Perhaps one of the most impressive recent examples of this kind of cross-fertilization is Johnny Lee’s Wii Remote hacks. Lee turned a low-cost gaming device into a sophisticated educational tool, a multi-touch surface, and a head-mount display. The ingredients? LEDs, a pen, a battery, glasses, the Wii Remote and some coding.

Many companies have adopted a customers-as-innovators approach by developing user-friendly tool kits that enable customers to design and build their own prototypes for experimentation. The idea is that tool kits avoid slow and costly iterations by putting the customer at the forefront of the iteration process.

So how can an ordinary startup benefit from this approach? First, put your anthropologist hat on and observe how people are dealing with the problem your business is trying to solve. Don’t ask, watch. Look for authentic struggles and stumbles, they’ll tell you a lot more than a survey or an interview ever will. Henry Ford said: “If I had asked my customers what they wanted, they’d have said a faster horse.”

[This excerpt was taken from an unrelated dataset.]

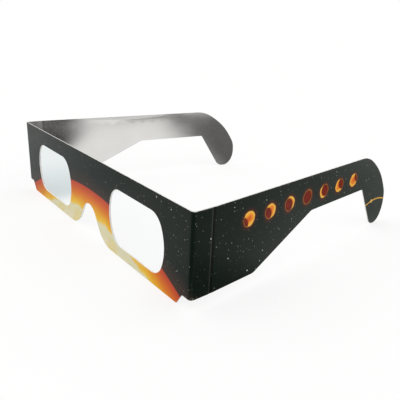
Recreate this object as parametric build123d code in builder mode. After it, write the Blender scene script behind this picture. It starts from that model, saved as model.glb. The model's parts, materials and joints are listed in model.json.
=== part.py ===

Second, based on the insights you gained, develop a user-friendly tool kit that enables customers to design and experiment in a language they already understand. Make sure elements in the tool kit are flexible enough to allow divergent thinking. This will help customers explore the full range of your product and possibly come up with new applications.

Lastly, encourage customers to experiment with your tool kit on an innovation battleground. In 2010, Google launched “a place where creative and tech-savvy people can create videos to help the rest of the world understand all the newest and greatest technology out there.” Dozens of creative videos were submitted and millions of viewers watched and voted. Demo Slam was a success. A well-thought contest is like a public brainstorming session, an effective feedback tool and a smart advertising campaign all in one package.

There is much to learn from the customers-as-innovators approach. Most education systems in the Arab world focus on learning to be rather than learning about. What if, one day, a teacher walked into a classroom, and rather than presenting a physics problem on the board, presented a tool kit – just like Ed Smylie did with his NASA team of engineers – and announced: “We have to derive the equation for this swinging pendulum, using a camera and a ruler.”

Problems encountered in the classroom, no matter how relevant, will be forgotten if they remain theoretical and difficult to grasp. Students need to get their hands dirty. This will not only allow a better understanding of the problem at hand, but it will also foster new realizations. Cognitive frames can only be challenged in real-world situations that demand on-the-spot solutions.

The bricolage needs to continue beyond kindergarten, and students need to start working with real-world tool kits that enable them to rapidly run trial-and-error experiments, and access the “adjacent possible.” Only then will we produce a generation of critical and creative thinkers who are able to find sustainable solutions to real problems.